Emergenza profughi: cento rifugiati rimasti senza un letto
Un centinaio di profughi senza un posto dove dormire. È una nuova emergenza nell’emergenza. Una situazione che si protrae da una ventina di giorni.
Lo conferma il prefetto Francesca Adelaide Garufi. Dice: «Abbiamo avuto un afflusso che si è intensificato dalla frontiera in questi ultimi giorni e che segue quello dell’operazione Mare Nostrum. Gran parte chiedono asilo. L’amministrazione comunale, con la quale c’è una convenzione, sta cercando ulteriori posti anche nell’ottica della rotazione delle persone. Sono convinta e fiduciosa che una soluzione si riuscirà presto a trovare. Si tratta di soluzioni anche provvisorie.
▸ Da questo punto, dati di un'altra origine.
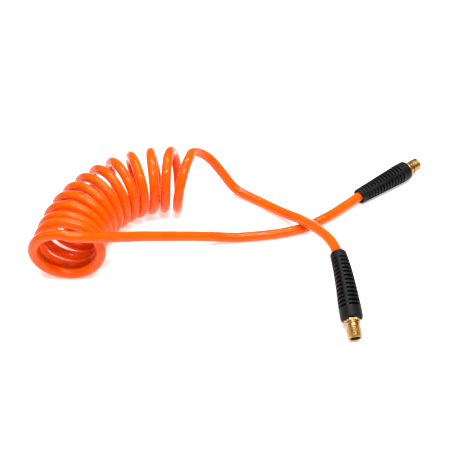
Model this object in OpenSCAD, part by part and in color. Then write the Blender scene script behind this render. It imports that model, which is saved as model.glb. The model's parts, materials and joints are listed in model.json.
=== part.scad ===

Perché alcuni migranti vengono spostati nelle regioni vicine».
Continua il prefetto: «Nei prossimi giorni sarà attivato un tavolo regionale al quale parteciperà la presidente Serracchiani». E questa iniziativa potrebbe la chiave di volta per sbloccare almeno temporaneamente la situazione. Si è pensato alla vecchia fiera ma non ci sono più gli allacciamenti per luce, acqua e gas. Ipotesi scartata. Sono anche circolate voci su una sistemazione dei rifugiati in una palazzina dello stadio “Rocco”. La notizia ha assunto subito i toni della polemica, favorita dal tam tam di facebook. E proprio attraverso i social network è intervenuto lo stesso sindaco Roberto Cosolini che ha escluso categoricamente questa possibilità».
Dopo la pista di pattinaggio di via Boegan, che ha ospitato nei primi giorni di gennaio trentasette cittadini provenienti dall’Afghanistan, un altro impianto sportivo cittadino è stato tirato in ballo per rispondere alla necessità di accoglienza temporanea dei richiedenti asilo. La smentita del sindaco rassicura i tifosi dell’Unione, ma non fa luce su quella che da più parti viene definita un’emergenza. Se il rapporto fra il numero di ingressi di richiedenti asilo e la popolazione triestina risulta nettamente sostenibile, è anche vero che l’accoglienza di rifugiati in città, dal punto di vista logistico, sta iniziando a dare qualche segnale di sofferenza. «Abbiamo registrato un incremento di arrivi fra il 3 e il 12 gennaio – conferma il presidente dell’Ics- Consorzio italiano di solidarietà Gianfranco Schiavone – ed è vero che siamo andati incontro alla saturazione dei posti disponibili».
Avvicinata la soglia delle 600 presenze in città, appare necessario programmare un incremento di 80- 100 posti da destinare ai futuri arrivi. «Il programma di accoglienza locale è rimasto tale e quale a quello di prima – sottolinea Schiavone - . I posti di cui abbiamo bisogno servono solamente a programmare l’inserimento temporaneo dei nuovi ingressi, in attesa che vengano ricollocati nelle strutture adeguate. Se non fossimo oggetto di un’attenzione volutamente morbosa, la gente non si accorgerebbe nemmeno della presenza di queste persone». Da dove salteranno fuori questo centinaio di posti Schiavone non lo dice, «per non fornire un assist a chi polemizza per professione o per interesse». Si sbilancia, però, su quella che definisce «una sottovalutazione da parte del ministero dell’Interno nei confronti dei flussi d’ingresso a Nordest». «I trasferimenti dei rifugiati verso il sistema di accoglienza nazionale sono troppo lenti – ammette Schiavone - . Servirebbe una maggiore attenzione verso questa frontiera. Basterebbe programmare un trasferimento settimanale da Trieste di sole dieci persone verso altre strutture presenti sul territorio nazionale, per dare ossigeno al sistema locale». Evidentemente, per usare le stesse parole del presidente dell’Ics, «non ci si è accorti che, accanto al fiume di arrivi sulle coste siciliane, c’è un rigagnolo di ingressi anche in Friuli Venezia Giulia, un flusso crescente che ci obbliga a sensibilizzare le autorità centrali».